DATA -
## BEGIN

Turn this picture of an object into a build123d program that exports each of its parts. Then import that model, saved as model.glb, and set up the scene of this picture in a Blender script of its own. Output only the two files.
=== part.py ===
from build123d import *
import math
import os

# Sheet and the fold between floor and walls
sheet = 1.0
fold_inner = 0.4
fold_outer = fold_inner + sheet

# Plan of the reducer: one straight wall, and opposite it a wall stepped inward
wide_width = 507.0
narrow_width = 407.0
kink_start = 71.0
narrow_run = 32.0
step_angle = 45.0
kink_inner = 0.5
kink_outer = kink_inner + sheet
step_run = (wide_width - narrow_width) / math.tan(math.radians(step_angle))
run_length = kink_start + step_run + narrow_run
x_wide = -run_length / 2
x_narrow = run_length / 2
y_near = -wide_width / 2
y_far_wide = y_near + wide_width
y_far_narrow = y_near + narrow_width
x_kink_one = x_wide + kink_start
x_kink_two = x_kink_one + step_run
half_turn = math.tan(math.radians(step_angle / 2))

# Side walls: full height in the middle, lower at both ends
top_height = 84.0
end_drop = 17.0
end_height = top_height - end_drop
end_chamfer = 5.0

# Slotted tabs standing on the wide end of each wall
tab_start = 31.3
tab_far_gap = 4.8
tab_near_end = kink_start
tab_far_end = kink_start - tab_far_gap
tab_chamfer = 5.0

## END

DIRECTION - Make an exact copy of the material above.

SOLUTION -
Turn this picture of an object into a build123d program that exports each of its parts. Then import that model, saved as model.glb, and set up the scene of this picture in a Blender script of its own. Output only the two files.
=== part.py ===
from build123d import *
import math
import os

# Sheet and the fold between floor and walls
sheet = 1.0
fold_inner = 0.4
fold_outer = fold_inner + sheet

# Plan of the reducer: one straight wall, and opposite it a wall stepped inward
wide_width = 507.0
narrow_width = 407.0
kink_start = 71.0
narrow_run = 32.0
step_angle = 45.0
kink_inner = 0.5
kink_outer = kink_inner + sheet
step_run = (wide_width - narrow_width) / math.tan(math.radians(step_angle))
run_length = kink_start + step_run + narrow_run
x_wide = -run_length / 2
x_narrow = run_length / 2
y_near = -wide_width / 2
y_far_wide = y_near + wide_width
y_far_narrow = y_near + narrow_width
x_kink_one = x_wide + kink_start
x_kink_two = x_kink_one + step_run
half_turn = math.tan(math.radians(step_angle / 2))

# Side walls: full height in the middle, lower at both ends
top_height = 84.0
end_drop = 17.0
end_height = top_height - end_drop
end_chamfer = 5.0

# Slotted tabs standing on the wide end of each wall
tab_start = 31.3
tab_far_gap = 4.8
tab_near_end = kink_start
tab_far_end = kink_start - tab_far_gap
tab_chamfer = 5.0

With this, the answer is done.